Steps to build a random forest model:
- Randomly select ‘k’ features from a total of ‘m’ features where k << m
- Among the ‘k’ features, calculate the node D using the best split point
- Split the node into daughter nodes using the best split
- Repeat steps two and three until leaf nodes are finalized
- Build forest by repeating steps one to four for ‘n’ times to create ‘n’ number of trees
How can you avoid the overfitting of a random forest model?
- Keep the model simple—take fewer variables into account, thereby removing some of the noise in the training data
- Use cross-validation techniques, such as k folds cross-validation
- Use regularization techniques, such as LASSO, that penalize certain model parameters if they’re likely to cause overfitting
_______ data contains only one variable. The purpose of the _________ analysis is to describe the data and find patterns that exist within it.
Univariate
Example: height of students
The patterns can be studied by drawing conclusions using mean, median, mode, dispersion or range, minimum, maximum, etc.

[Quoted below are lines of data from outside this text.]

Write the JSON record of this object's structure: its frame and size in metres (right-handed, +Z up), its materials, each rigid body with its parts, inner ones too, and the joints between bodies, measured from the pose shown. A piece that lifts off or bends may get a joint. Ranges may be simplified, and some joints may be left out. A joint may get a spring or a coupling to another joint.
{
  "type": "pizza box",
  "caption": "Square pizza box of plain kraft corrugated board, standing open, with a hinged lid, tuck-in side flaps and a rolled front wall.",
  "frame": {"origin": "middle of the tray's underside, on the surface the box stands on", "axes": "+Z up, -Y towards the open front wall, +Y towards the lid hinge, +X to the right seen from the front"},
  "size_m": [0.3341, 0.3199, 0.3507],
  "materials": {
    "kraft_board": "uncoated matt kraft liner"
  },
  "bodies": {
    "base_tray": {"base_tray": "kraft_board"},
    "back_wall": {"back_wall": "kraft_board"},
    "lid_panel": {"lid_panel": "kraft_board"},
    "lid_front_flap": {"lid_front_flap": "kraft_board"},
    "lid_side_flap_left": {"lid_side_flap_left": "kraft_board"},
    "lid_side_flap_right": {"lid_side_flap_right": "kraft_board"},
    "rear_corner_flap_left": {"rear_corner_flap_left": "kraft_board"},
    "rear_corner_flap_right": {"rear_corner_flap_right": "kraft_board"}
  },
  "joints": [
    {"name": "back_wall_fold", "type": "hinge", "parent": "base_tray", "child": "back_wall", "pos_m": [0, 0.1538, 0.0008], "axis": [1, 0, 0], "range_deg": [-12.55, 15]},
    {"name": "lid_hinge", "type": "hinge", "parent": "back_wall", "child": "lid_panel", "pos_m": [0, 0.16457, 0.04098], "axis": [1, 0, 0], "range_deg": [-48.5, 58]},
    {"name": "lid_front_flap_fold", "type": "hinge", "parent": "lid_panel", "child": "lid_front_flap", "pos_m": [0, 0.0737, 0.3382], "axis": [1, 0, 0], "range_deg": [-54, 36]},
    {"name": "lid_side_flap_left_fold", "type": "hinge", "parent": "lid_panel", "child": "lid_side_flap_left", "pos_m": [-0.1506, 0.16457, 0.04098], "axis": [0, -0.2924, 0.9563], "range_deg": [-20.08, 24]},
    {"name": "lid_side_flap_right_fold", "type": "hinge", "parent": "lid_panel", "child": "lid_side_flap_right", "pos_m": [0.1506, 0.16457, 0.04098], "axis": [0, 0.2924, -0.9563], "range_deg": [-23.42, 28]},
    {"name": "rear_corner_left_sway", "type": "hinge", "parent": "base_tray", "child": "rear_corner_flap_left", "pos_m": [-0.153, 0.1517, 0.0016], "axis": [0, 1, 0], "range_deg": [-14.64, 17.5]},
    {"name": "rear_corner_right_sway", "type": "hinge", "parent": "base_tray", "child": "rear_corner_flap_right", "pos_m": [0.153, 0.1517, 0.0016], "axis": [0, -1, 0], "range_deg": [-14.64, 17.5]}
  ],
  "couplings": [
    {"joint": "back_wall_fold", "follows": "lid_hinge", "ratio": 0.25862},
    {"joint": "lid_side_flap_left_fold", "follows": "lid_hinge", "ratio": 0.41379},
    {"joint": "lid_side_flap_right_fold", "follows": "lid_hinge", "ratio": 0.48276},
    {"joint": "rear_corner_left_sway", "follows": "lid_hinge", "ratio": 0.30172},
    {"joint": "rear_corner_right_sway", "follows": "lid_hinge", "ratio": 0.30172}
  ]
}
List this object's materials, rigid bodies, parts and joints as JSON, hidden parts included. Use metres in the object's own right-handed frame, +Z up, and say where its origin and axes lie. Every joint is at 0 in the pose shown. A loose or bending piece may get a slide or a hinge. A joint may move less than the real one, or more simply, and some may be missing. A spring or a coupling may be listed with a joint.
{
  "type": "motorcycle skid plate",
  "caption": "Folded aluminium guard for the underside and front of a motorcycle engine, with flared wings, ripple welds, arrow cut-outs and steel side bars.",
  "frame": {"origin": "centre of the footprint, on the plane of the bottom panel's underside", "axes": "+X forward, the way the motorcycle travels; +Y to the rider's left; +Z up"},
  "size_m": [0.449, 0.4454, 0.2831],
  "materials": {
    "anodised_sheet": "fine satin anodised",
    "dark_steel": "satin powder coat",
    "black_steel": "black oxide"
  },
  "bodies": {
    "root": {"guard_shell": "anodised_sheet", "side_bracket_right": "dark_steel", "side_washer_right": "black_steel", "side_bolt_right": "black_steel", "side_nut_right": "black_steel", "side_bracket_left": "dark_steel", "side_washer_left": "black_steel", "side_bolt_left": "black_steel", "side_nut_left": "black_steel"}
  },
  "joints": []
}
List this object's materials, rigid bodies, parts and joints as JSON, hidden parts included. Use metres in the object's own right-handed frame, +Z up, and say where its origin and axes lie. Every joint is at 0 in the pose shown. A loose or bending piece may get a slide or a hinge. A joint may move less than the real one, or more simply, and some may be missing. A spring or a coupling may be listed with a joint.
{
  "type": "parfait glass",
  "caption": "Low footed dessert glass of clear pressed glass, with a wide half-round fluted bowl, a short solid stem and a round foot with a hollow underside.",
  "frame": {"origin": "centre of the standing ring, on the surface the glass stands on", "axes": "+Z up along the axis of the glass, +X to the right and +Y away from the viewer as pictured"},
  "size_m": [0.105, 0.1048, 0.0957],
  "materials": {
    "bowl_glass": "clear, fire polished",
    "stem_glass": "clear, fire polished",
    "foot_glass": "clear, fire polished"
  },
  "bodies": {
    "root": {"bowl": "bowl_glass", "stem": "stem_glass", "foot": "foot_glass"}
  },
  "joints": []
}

_______ data involves two different variables. The analysis of this type of data deals with causes and relationships and the analysis is done to determine the relationship between the two variables.
Bivariate
Example: temperature and ice cream sales in the summer season.

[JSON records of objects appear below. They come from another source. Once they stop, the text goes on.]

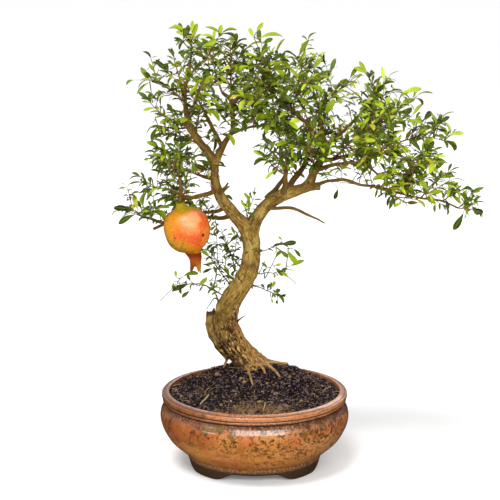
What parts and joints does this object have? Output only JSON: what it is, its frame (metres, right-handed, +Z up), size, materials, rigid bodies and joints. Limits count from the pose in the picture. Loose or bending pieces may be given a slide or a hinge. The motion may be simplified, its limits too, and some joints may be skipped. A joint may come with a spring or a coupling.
{
  "type": "pomegranate bonsai",
  "caption": "Old pomegranate bonsai with a leaning trunk, open leafy sprays, a ripening fruit and a flower bud, in a round glazed pot on bracket feet.",
  "frame": {"origin": "middle of the bounding box in X and Y, at its bottom, in the plane that the pot's feet stand on", "axes": "+Z up; -Y is the front, from which the trunk leans to the left; +X to the right of that front, the way the long low branch reaches"},
  "size_m": [0.5008, 0.2548, 0.6017],
  "materials": {
    "glaze": "gloss",
    "screen": "matte",
    "soil": "matte",
    "bark": "matte",
    "leaf": "satin",
    "rind": "satin",
    "petal": "satin"
  },
  "bodies": {
    "root": {"pot": "glaze", "drain_screen": "screen", "soil": "soil", "trunk": "bark", "fruit": "rind", "flower_bud": "petal", "spray_crown_centre_front": "leaf", "spray_crown_centre_rear": "leaf", "spray_crown_centre_tall": "leaf", "spray_crown_left_arch": "leaf", "spray_crown_left_front": "leaf", "spray_crown_left_inner": "leaf", "spray_crown_left_rear": "leaf", "spray_crown_left_tall": "leaf", "spray_crown_left_top": "leaf", "spray_crown_low_front": "leaf", "spray_crown_mid": "leaf", "spray_crown_mid_front": "leaf", "spray_crown_mid_left": "leaf", "spray_crown_mid_rear": "leaf", "spray_crown_right_arch": "leaf", "spray_crown_right_front": "leaf", "spray_crown_right_tall": "leaf", "spray_inner_front": "leaf", "spray_inner_front_right": "leaf", "spray_inner_low": "leaf", "spray_inner_mid": "leaf", "spray_inner_rear_left": "leaf", "spray_inner_rear_right": "leaf", "spray_left_above_fruit": "leaf", "spray_left_arc": "leaf", "spray_left_arching": "leaf", "spray_left_behind_fruit": "leaf", "spray_left_front": "leaf", "spray_left_high": "leaf", "spray_left_low_front": "leaf", "spray_left_low_tip": "leaf", "spray_left_outer": "leaf", "spray_left_rear_high": "leaf", "spray_left_rear_mid": "leaf", "spray_low_branch_back": "leaf", "spray_low_branch_front": "leaf", "spray_low_branch_rear": "leaf", "spray_low_branch_tip": "leaf", "spray_low_branch_upper": "leaf", "spray_right_crest": "leaf", "spray_right_front": "leaf", "spray_right_front_high": "leaf", "spray_right_low_front": "leaf", "spray_right_mid_tip": "leaf", "spray_right_rear": "leaf", "spray_right_rear_low": "leaf", "spray_right_top": "leaf", "spray_sprout_fork": "leaf", "spray_sprout_left_high": "leaf", "spray_sprout_left_long": "leaf", "spray_sprout_left_mid": "leaf", "spray_sprout_right": "leaf", "spray_sprout_right_high": "leaf", "spray_sprout_right_low": "leaf"}
  },
  "joints": []
}
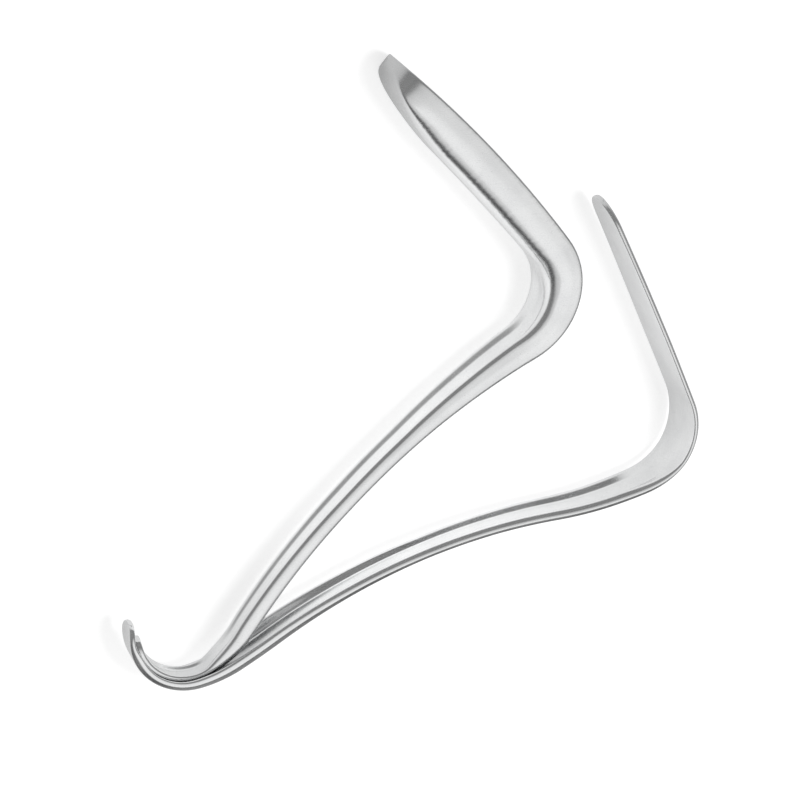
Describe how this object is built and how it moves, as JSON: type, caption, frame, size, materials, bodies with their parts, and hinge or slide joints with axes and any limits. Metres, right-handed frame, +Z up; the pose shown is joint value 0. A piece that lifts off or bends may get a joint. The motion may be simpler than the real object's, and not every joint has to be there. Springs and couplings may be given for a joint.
{
  "type": "vaginal speculum",
  "caption": "Two-piece retractor vaginal speculum: a trough blade and a flat blade on curved handles whose hooks nest and pivot together.",
  "frame": {"origin": "under the middle of the bounding box, on the surface that the speculum lies on", "axes": "+Z up, across the blades' width and along the hinge axis; +Y roughly from the hooks to the tip of the lower blade; +X from the hooks to the heel of the upper blade"},
  "size_m": [0.1972, 0.2096, 0.03],
  "materials": {
    "lower_steel": "satin",
    "upper_steel": "satin"
  },
  "bodies": {
    "lower_blade": {"lower_blade": "lower_steel"},
    "upper_blade": {"upper_blade": "upper_steel"}
  },
  "joints": [
    {"name": "hook_swing", "type": "hinge", "parent": "lower_blade", "child": "upper_blade", "pos_m": [-0.07815, -0.08445, 0.015], "axis": [0, 0, 1], "range_deg": [-25, 20]}
  ]
}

Here, the relationship is visible from the table that temperature and sales are directly proportional to each other. The hotter the temperature, the better the sales.
_________ data involves three or more variables, it is categorized under __________. It is similar to a bivariate but contains more than one dependent variable.
Multivariate
Example: data for house price prediction
The patterns can be studied by drawing conclusions using mean, median, and mode, dispersion or range, minimum, maximum, etc. You can start describing the data and using it to guess what the price of the house will be.
What are the feature selection methods used to select the right variables?
There are two main methods for feature selection, i.e, filter, and wrapper methods.
Cite three filter feature selection methods?
- Linear discrimination analysis
- ANOVA
- Chi-Square
The best analogy for selecting features is “bad data in, bad answer out.” When we’re limiting or selecting the features, it’s all about cleaning up the data coming in.
Cite three wrapper feature selection methods?
- Forward Selection: We test one feature at a time and keep adding them until we get a good fit
- Backward Selection: We test all the features and start removing them to see what works better
- Recursive Feature Elimination: Recursively looks through all the different features and how they pair together
Wrapper methods are very labor-intensive, and high-end computers are needed if a lot of data analysis is performed with the wrapper method.
In your choice of language, write a program that prints the numbers ranging from one to 16.
But for multiples of three, print “Fizz” instead of the number, and for the multiples of five, print “Buzz.” For numbers which are multiples of both three and five, print “FizzBuzz”
fizzbuzz
1
2
fizz
4
buzz
5
fizz
7
8
fizz buzz
10
11
fizz
13
14
fizzbuzz
You are given a data set consisting of variables with more than 30 percent missing values. How will you deal with them?
- If the data set is large, we can just simply remove the rows with missing data values.
- For smaller data sets, we can substitute missing values with the mean or average of the rest of the data using the pandas’ data frame in python. There are different ways to do so, such as df.mean( ), df.fillna(mean).
For the given points, how will you calculate the Euclidean distance in Python?
plot1 = [1,3]
plot2 = [2,5]
The Euclidean distance can be calculated as follows:
euclidean_distance = sqrt( (plot1[0]-plot2[0])**2 + (plot1[1]-plot2[1])**2 )
What are dimensionality reduction and its benefits?
Dimensionality reduction refers to the process of converting a data set with vast dimensions into data with fewer dimensions (fields) to convey similar information concisely.
This reduction helps in compressing data and reducing storage space. It also reduces computation time as fewer dimensions lead to less computing. It removes redundant features; for example, there’s no point in storing a value in two different units (meters and inches).
How should you maintain a deployed model?
- monitor
- evaluate
- compare
- rebuild
What are recommender systems?
A recommender system predicts what a user would rate a specific product based on their preferences. It can be split into two different areas:
- Collaborative Filtering
As an example, Last.fm recommends tracks that other users with similar interests play often. This is also commonly seen on Amazon after making a purchase; customers may notice the following message accompanied by product recommendations: “Users who bought this also bought…”
- Content-based Filtering
As an example: Pandora uses the properties of a song to recommend music with similar properties. Here, we look at content, instead of looking at who else is listening to music.
How do you find RMSE and MSE in a linear regression model?
RMSE indicates the Root Mean Square Error.
MSE indicates the Mean Square Error.
How can you select k for k-means?
We use the elbow method to select k for k-means clustering. The idea of the elbow method is to run k-means clustering on the data set where ‘k’ is the number of clusters.
Within the sum of squares (WSS), it is defined as the sum of the squared distance between each member of the cluster and its centroid.
What is the significance of p-value of less than 0.05?
p-value typically ≤ 0.05
This indicates strong evidence against the null hypothesis; so you reject the null hypothesis.